* Goal
Please write out the material that follows, exactly as it stands.

* Given material
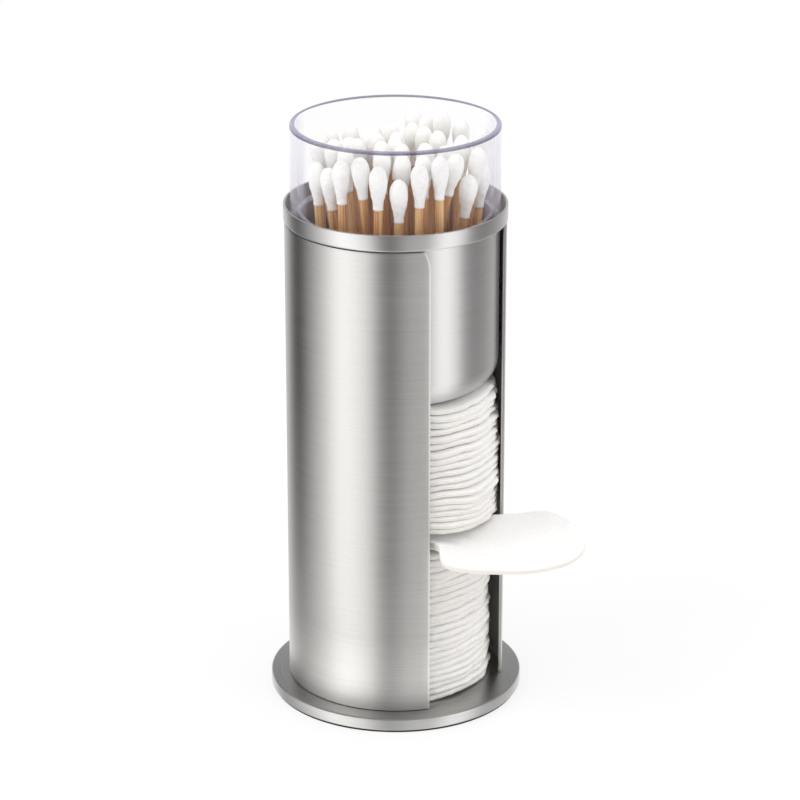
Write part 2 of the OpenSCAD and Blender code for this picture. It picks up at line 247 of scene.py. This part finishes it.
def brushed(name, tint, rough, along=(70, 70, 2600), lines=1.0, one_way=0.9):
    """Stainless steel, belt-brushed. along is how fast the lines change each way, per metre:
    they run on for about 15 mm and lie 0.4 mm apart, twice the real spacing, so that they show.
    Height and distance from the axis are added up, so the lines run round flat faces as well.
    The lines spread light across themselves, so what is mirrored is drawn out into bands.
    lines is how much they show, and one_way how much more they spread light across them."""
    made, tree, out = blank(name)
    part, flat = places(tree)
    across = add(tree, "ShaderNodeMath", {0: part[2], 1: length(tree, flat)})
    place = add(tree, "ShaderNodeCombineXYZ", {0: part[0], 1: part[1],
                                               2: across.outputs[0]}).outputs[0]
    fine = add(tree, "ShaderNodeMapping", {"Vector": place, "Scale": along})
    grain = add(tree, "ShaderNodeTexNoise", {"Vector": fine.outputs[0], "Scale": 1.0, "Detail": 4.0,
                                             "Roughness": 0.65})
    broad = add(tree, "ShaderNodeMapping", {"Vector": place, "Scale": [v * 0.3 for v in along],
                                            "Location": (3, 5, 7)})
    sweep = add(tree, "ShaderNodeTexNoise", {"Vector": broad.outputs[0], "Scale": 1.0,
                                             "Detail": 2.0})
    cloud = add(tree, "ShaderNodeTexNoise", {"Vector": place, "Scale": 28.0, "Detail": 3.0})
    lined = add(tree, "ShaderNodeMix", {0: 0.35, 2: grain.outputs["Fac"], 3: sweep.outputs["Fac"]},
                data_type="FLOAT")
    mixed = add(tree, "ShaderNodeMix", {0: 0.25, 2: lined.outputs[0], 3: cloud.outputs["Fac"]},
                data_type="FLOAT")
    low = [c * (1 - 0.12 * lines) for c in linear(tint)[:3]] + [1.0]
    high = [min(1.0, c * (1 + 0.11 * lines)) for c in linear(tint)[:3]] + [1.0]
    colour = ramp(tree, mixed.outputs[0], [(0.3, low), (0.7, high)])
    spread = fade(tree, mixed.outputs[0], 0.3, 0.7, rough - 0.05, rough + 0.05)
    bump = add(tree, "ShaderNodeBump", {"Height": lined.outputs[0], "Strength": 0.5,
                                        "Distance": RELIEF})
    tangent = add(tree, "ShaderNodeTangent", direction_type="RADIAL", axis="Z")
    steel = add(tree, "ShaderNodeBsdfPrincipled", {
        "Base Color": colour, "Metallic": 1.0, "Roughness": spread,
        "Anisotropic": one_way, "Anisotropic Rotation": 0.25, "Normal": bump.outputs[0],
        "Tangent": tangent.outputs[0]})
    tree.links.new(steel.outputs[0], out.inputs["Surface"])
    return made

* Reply
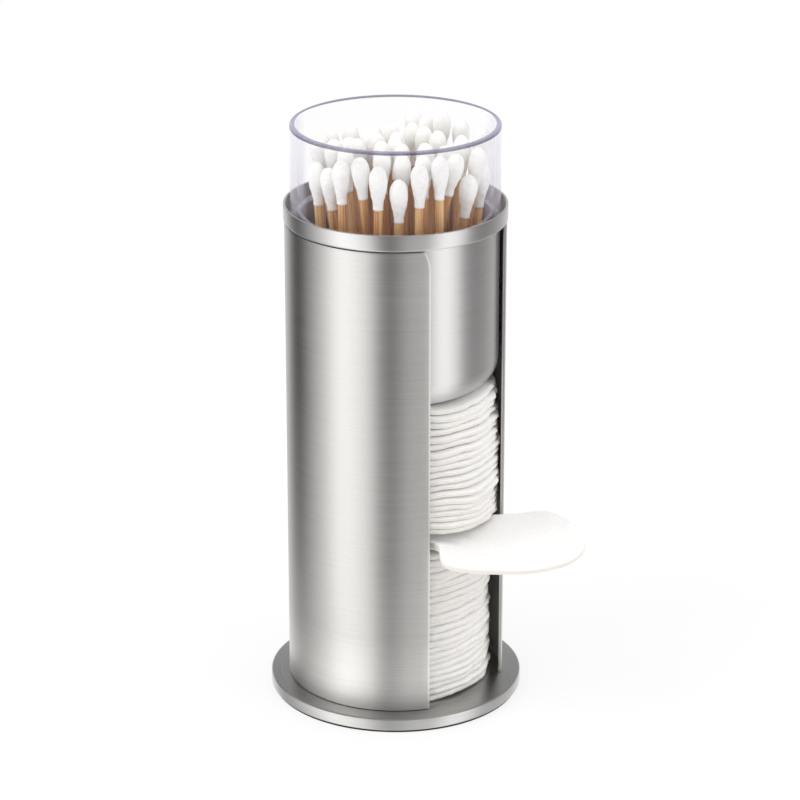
Write part 2 of the OpenSCAD and Blender code for this picture. It picks up at line 247 of scene.py. This part finishes it.
def brushed(name, tint, rough, along=(70, 70, 2600), lines=1.0, one_way=0.9):
    """Stainless steel, belt-brushed. along is how fast the lines change each way, per metre:
    they run on for about 15 mm and lie 0.4 mm apart, twice the real spacing, so that they show.
    Height and distance from the axis are added up, so the lines run round flat faces as well.
    The lines spread light across themselves, so what is mirrored is drawn out into bands.
    lines is how much they show, and one_way how much more they spread light across them."""
    made, tree, out = blank(name)
    part, flat = places(tree)
    across = add(tree, "ShaderNodeMath", {0: part[2], 1: length(tree, flat)})
    place = add(tree, "ShaderNodeCombineXYZ", {0: part[0], 1: part[1],
                                               2: across.outputs[0]}).outputs[0]
    fine = add(tree, "ShaderNodeMapping", {"Vector": place, "Scale": along})
    grain = add(tree, "ShaderNodeTexNoise", {"Vector": fine.outputs[0], "Scale": 1.0, "Detail": 4.0,
                                             "Roughness": 0.65})
    broad = add(tree, "ShaderNodeMapping", {"Vector": place, "Scale": [v * 0.3 for v in along],
                                            "Location": (3, 5, 7)})
    sweep = add(tree, "ShaderNodeTexNoise", {"Vector": broad.outputs[0], "Scale": 1.0,
                                             "Detail": 2.0})
    cloud = add(tree, "ShaderNodeTexNoise", {"Vector": place, "Scale": 28.0, "Detail": 3.0})
    lined = add(tree, "ShaderNodeMix", {0: 0.35, 2: grain.outputs["Fac"], 3: sweep.outputs["Fac"]},
                data_type="FLOAT")
    mixed = add(tree, "ShaderNodeMix", {0: 0.25, 2: lined.outputs[0], 3: cloud.outputs["Fac"]},
                data_type="FLOAT")
    low = [c * (1 - 0.12 * lines) for c in linear(tint)[:3]] + [1.0]
    high = [min(1.0, c * (1 + 0.11 * lines)) for c in linear(tint)[:3]] + [1.0]
    colour = ramp(tree, mixed.outputs[0], [(0.3, low), (0.7, high)])
    spread = fade(tree, mixed.outputs[0], 0.3, 0.7, rough - 0.05, rough + 0.05)
    bump = add(tree, "ShaderNodeBump", {"Height": lined.outputs[0], "Strength": 0.5,
                                        "Distance": RELIEF})
    tangent = add(tree, "ShaderNodeTangent", direction_type="RADIAL", axis="Z")
    steel = add(tree, "ShaderNodeBsdfPrincipled", {
        "Base Color": colour, "Metallic": 1.0, "Roughness": spread,
        "Anisotropic": one_way, "Anisotropic Rotation": 0.25, "Normal": bump.outputs[0],
        "Tangent": tangent.outputs[0]})
    tree.links.new(steel.outputs[0], out.inputs["Surface"])
    return made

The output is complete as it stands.